■ **WORK TO BE COMPLETED**
Print each line of the listing once more, precisely as given.

■ **DATA SUPPLIED**
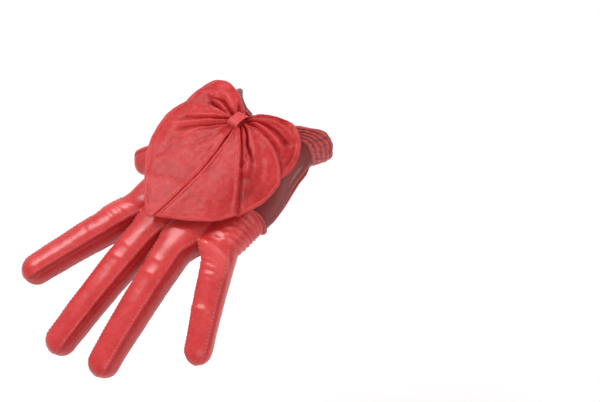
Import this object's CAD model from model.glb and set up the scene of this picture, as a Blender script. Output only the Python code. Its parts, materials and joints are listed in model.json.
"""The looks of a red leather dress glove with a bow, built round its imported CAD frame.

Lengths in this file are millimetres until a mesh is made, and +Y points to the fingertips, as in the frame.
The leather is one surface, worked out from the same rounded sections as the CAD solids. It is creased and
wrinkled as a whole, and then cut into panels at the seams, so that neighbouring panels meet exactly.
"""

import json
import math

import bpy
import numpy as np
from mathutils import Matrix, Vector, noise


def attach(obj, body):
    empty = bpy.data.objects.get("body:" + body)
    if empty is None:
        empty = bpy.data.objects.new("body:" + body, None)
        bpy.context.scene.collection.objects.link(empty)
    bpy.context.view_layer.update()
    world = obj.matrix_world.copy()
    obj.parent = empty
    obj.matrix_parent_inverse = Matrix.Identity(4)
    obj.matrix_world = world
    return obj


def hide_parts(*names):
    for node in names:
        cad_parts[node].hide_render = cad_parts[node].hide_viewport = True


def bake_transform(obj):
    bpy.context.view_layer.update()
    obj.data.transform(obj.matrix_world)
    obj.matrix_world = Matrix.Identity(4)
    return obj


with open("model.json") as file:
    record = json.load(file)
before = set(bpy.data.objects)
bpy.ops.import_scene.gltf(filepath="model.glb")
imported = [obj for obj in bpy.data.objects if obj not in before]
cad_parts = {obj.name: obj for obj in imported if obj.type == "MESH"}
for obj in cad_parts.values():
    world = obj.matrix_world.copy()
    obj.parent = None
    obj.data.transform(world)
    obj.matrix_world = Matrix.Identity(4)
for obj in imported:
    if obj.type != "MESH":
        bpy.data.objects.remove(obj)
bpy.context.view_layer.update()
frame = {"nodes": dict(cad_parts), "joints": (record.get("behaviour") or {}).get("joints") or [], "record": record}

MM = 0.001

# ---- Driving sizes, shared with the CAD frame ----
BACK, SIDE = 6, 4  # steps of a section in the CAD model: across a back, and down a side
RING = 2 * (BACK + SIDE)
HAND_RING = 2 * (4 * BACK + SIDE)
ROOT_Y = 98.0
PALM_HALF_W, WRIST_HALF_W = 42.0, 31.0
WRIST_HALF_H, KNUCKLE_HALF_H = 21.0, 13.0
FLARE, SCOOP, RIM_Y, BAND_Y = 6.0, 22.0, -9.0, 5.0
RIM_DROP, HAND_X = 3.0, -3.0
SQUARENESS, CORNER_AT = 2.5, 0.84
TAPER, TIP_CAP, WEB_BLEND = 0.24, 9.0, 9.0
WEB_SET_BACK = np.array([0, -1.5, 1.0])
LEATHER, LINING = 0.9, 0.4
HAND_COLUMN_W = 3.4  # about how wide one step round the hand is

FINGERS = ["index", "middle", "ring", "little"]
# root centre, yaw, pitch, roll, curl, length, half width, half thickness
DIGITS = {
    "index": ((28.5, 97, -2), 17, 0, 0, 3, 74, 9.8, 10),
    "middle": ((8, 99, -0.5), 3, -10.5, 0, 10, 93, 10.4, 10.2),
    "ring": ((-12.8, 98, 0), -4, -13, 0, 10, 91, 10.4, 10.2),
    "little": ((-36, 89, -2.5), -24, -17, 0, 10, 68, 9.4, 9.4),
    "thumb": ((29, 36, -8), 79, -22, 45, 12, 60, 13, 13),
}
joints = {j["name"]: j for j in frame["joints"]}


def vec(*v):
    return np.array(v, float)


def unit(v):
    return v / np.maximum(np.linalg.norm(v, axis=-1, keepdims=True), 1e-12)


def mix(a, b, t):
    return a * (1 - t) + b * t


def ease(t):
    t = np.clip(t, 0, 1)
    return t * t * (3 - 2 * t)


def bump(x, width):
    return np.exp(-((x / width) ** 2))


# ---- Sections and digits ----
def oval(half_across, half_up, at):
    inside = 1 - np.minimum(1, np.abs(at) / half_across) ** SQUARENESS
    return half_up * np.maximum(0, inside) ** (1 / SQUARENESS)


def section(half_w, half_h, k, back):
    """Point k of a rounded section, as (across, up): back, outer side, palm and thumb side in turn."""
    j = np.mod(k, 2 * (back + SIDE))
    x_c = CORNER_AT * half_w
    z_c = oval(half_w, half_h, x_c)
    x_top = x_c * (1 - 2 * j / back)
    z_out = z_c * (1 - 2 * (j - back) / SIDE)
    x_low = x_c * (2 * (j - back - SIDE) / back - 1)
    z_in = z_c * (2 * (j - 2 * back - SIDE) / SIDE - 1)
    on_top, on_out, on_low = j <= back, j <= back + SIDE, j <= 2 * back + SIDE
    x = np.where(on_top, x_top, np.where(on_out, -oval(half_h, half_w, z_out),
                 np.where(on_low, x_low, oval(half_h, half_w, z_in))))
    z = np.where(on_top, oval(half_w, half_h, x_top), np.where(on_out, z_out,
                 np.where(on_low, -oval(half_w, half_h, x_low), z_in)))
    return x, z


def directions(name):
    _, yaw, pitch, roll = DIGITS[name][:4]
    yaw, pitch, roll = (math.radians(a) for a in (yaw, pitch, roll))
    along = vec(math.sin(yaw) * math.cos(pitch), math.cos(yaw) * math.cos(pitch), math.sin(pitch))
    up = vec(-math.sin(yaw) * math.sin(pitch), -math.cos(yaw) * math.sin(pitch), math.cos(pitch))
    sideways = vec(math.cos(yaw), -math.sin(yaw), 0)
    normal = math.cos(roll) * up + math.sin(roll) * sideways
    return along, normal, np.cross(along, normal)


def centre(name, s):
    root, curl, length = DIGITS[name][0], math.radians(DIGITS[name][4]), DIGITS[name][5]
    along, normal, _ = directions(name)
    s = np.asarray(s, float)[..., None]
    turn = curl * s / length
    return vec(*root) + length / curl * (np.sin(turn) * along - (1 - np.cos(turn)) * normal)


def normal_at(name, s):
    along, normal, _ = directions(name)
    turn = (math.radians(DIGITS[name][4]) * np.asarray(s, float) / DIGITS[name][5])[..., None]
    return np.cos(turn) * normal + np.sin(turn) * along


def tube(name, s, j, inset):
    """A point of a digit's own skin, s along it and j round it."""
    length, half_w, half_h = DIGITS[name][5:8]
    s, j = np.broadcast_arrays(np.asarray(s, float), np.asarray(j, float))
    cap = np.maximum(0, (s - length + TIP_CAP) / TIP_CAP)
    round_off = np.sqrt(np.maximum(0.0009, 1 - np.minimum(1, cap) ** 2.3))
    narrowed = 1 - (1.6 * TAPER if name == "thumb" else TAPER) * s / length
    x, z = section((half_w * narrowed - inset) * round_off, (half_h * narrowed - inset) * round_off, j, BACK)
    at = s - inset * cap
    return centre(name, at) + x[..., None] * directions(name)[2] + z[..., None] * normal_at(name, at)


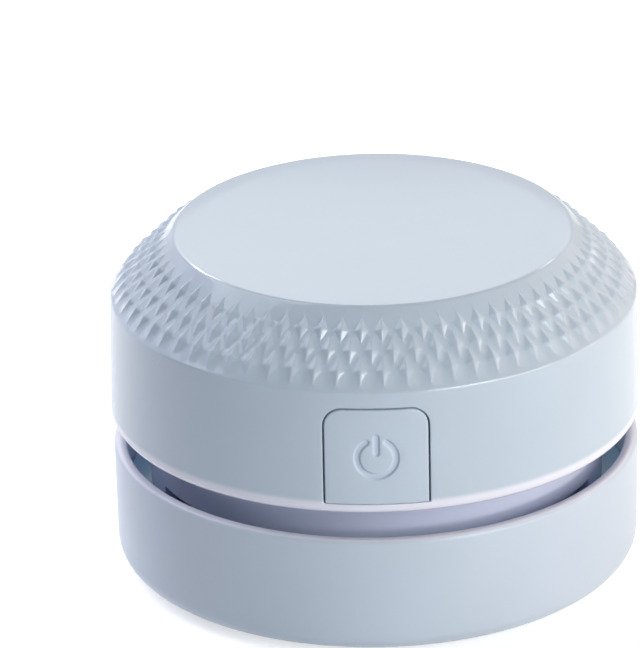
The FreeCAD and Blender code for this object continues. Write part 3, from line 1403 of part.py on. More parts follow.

■ **TASK RESULT**
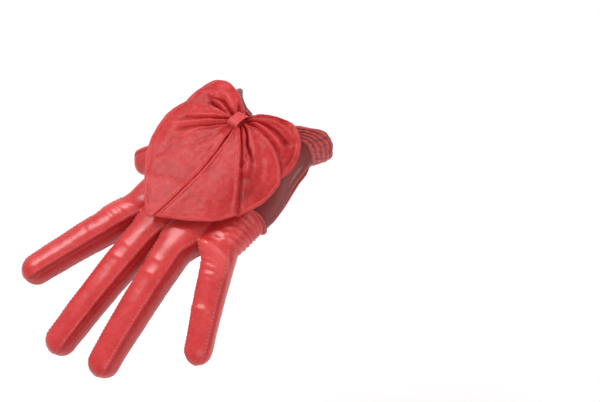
Import this object's CAD model from model.glb and set up the scene of this picture, as a Blender script. Output only the Python code. Its parts, materials and joints are listed in model.json.
"""The looks of a red leather dress glove with a bow, built round its imported CAD frame.

Lengths in this file are millimetres until a mesh is made, and +Y points to the fingertips, as in the frame.
The leather is one surface, worked out from the same rounded sections as the CAD solids. It is creased and
wrinkled as a whole, and then cut into panels at the seams, so that neighbouring panels meet exactly.
"""

import json
import math

import bpy
import numpy as np
from mathutils import Matrix, Vector, noise


def attach(obj, body):
    empty = bpy.data.objects.get("body:" + body)
    if empty is None:
        empty = bpy.data.objects.new("body:" + body, None)
        bpy.context.scene.collection.objects.link(empty)
    bpy.context.view_layer.update()
    world = obj.matrix_world.copy()
    obj.parent = empty
    obj.matrix_parent_inverse = Matrix.Identity(4)
    obj.matrix_world = world
    return obj


def hide_parts(*names):
    for node in names:
        cad_parts[node].hide_render = cad_parts[node].hide_viewport = True


def bake_transform(obj):
    bpy.context.view_layer.update()
    obj.data.transform(obj.matrix_world)
    obj.matrix_world = Matrix.Identity(4)
    return obj


with open("model.json") as file:
    record = json.load(file)
before = set(bpy.data.objects)
bpy.ops.import_scene.gltf(filepath="model.glb")
imported = [obj for obj in bpy.data.objects if obj not in before]
cad_parts = {obj.name: obj for obj in imported if obj.type == "MESH"}
for obj in cad_parts.values():
    world = obj.matrix_world.copy()
    obj.parent = None
    obj.data.transform(world)
    obj.matrix_world = Matrix.Identity(4)
for obj in imported:
    if obj.type != "MESH":
        bpy.data.objects.remove(obj)
bpy.context.view_layer.update()
frame = {"nodes": dict(cad_parts), "joints": (record.get("behaviour") or {}).get("joints") or [], "record": record}

MM = 0.001

# ---- Driving sizes, shared with the CAD frame ----
BACK, SIDE = 6, 4  # steps of a section in the CAD model: across a back, and down a side
RING = 2 * (BACK + SIDE)
HAND_RING = 2 * (4 * BACK + SIDE)
ROOT_Y = 98.0
PALM_HALF_W, WRIST_HALF_W = 42.0, 31.0
WRIST_HALF_H, KNUCKLE_HALF_H = 21.0, 13.0
FLARE, SCOOP, RIM_Y, BAND_Y = 6.0, 22.0, -9.0, 5.0
RIM_DROP, HAND_X = 3.0, -3.0
SQUARENESS, CORNER_AT = 2.5, 0.84
TAPER, TIP_CAP, WEB_BLEND = 0.24, 9.0, 9.0
WEB_SET_BACK = np.array([0, -1.5, 1.0])
LEATHER, LINING = 0.9, 0.4
HAND_COLUMN_W = 3.4  # about how wide one step round the hand is

FINGERS = ["index", "middle", "ring", "little"]
# root centre, yaw, pitch, roll, curl, length, half width, half thickness
DIGITS = {
    "index": ((28.5, 97, -2), 17, 0, 0, 3, 74, 9.8, 10),
    "middle": ((8, 99, -0.5), 3, -10.5, 0, 10, 93, 10.4, 10.2),
    "ring": ((-12.8, 98, 0), -4, -13, 0, 10, 91, 10.4, 10.2),
    "little": ((-36, 89, -2.5), -24, -17, 0, 10, 68, 9.4, 9.4),
    "thumb": ((29, 36, -8), 79, -22, 45, 12, 60, 13, 13),
}
joints = {j["name"]: j for j in frame["joints"]}


def vec(*v):
    return np.array(v, float)


def unit(v):
    return v / np.maximum(np.linalg.norm(v, axis=-1, keepdims=True), 1e-12)


def mix(a, b, t):
    return a * (1 - t) + b * t


def ease(t):
    t = np.clip(t, 0, 1)
    return t * t * (3 - 2 * t)


def bump(x, width):
    return np.exp(-((x / width) ** 2))


# ---- Sections and digits ----
def oval(half_across, half_up, at):
    inside = 1 - np.minimum(1, np.abs(at) / half_across) ** SQUARENESS
    return half_up * np.maximum(0, inside) ** (1 / SQUARENESS)


def section(half_w, half_h, k, back):
    """Point k of a rounded section, as (across, up): back, outer side, palm and thumb side in turn."""
    j = np.mod(k, 2 * (back + SIDE))
    x_c = CORNER_AT * half_w
    z_c = oval(half_w, half_h, x_c)
    x_top = x_c * (1 - 2 * j / back)
    z_out = z_c * (1 - 2 * (j - back) / SIDE)
    x_low = x_c * (2 * (j - back - SIDE) / back - 1)
    z_in = z_c * (2 * (j - 2 * back - SIDE) / SIDE - 1)
    on_top, on_out, on_low = j <= back, j <= back + SIDE, j <= 2 * back + SIDE
    x = np.where(on_top, x_top, np.where(on_out, -oval(half_h, half_w, z_out),
                 np.where(on_low, x_low, oval(half_h, half_w, z_in))))
    z = np.where(on_top, oval(half_w, half_h, x_top), np.where(on_out, z_out,
                 np.where(on_low, -oval(half_w, half_h, x_low), z_in)))
    return x, z


def directions(name):
    _, yaw, pitch, roll = DIGITS[name][:4]
    yaw, pitch, roll = (math.radians(a) for a in (yaw, pitch, roll))
    along = vec(math.sin(yaw) * math.cos(pitch), math.cos(yaw) * math.cos(pitch), math.sin(pitch))
    up = vec(-math.sin(yaw) * math.sin(pitch), -math.cos(yaw) * math.sin(pitch), math.cos(pitch))
    sideways = vec(math.cos(yaw), -math.sin(yaw), 0)
    normal = math.cos(roll) * up + math.sin(roll) * sideways
    return along, normal, np.cross(along, normal)


def centre(name, s):
    root, curl, length = DIGITS[name][0], math.radians(DIGITS[name][4]), DIGITS[name][5]
    along, normal, _ = directions(name)
    s = np.asarray(s, float)[..., None]
    turn = curl * s / length
    return vec(*root) + length / curl * (np.sin(turn) * along - (1 - np.cos(turn)) * normal)


def normal_at(name, s):
    along, normal, _ = directions(name)
    turn = (math.radians(DIGITS[name][4]) * np.asarray(s, float) / DIGITS[name][5])[..., None]
    return np.cos(turn) * normal + np.sin(turn) * along


def tube(name, s, j, inset):
    """A point of a digit's own skin, s along it and j round it."""
    length, half_w, half_h = DIGITS[name][5:8]
    s, j = np.broadcast_arrays(np.asarray(s, float), np.asarray(j, float))
    cap = np.maximum(0, (s - length + TIP_CAP) / TIP_CAP)
    round_off = np.sqrt(np.maximum(0.0009, 1 - np.minimum(1, cap) ** 2.3))
    narrowed = 1 - (1.6 * TAPER if name == "thumb" else TAPER) * s / length
    x, z = section((half_w * narrowed - inset) * round_off, (half_h * narrowed - inset) * round_off, j, BACK)
    at = s - inset * cap
    return centre(name, at) + x[..., None] * directions(name)[2] + z[..., None] * normal_at(name, at)


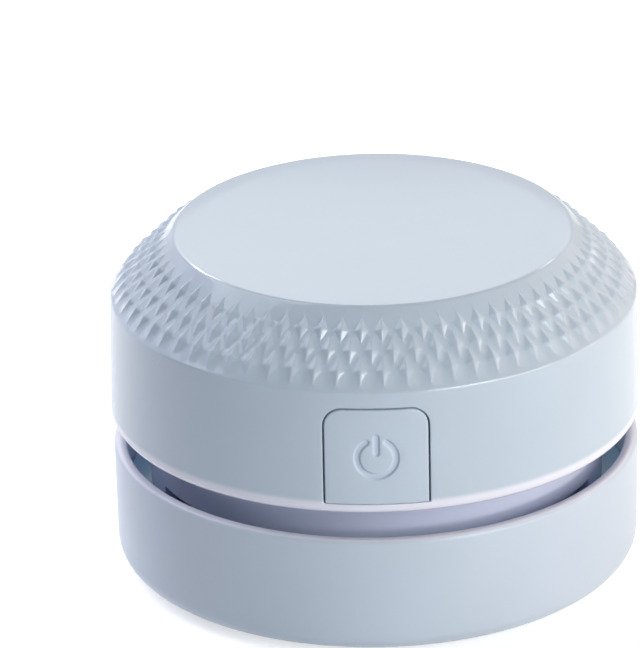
The FreeCAD and Blender code for this object continues. Write part 3, from line 1403 of part.py on. More parts follow.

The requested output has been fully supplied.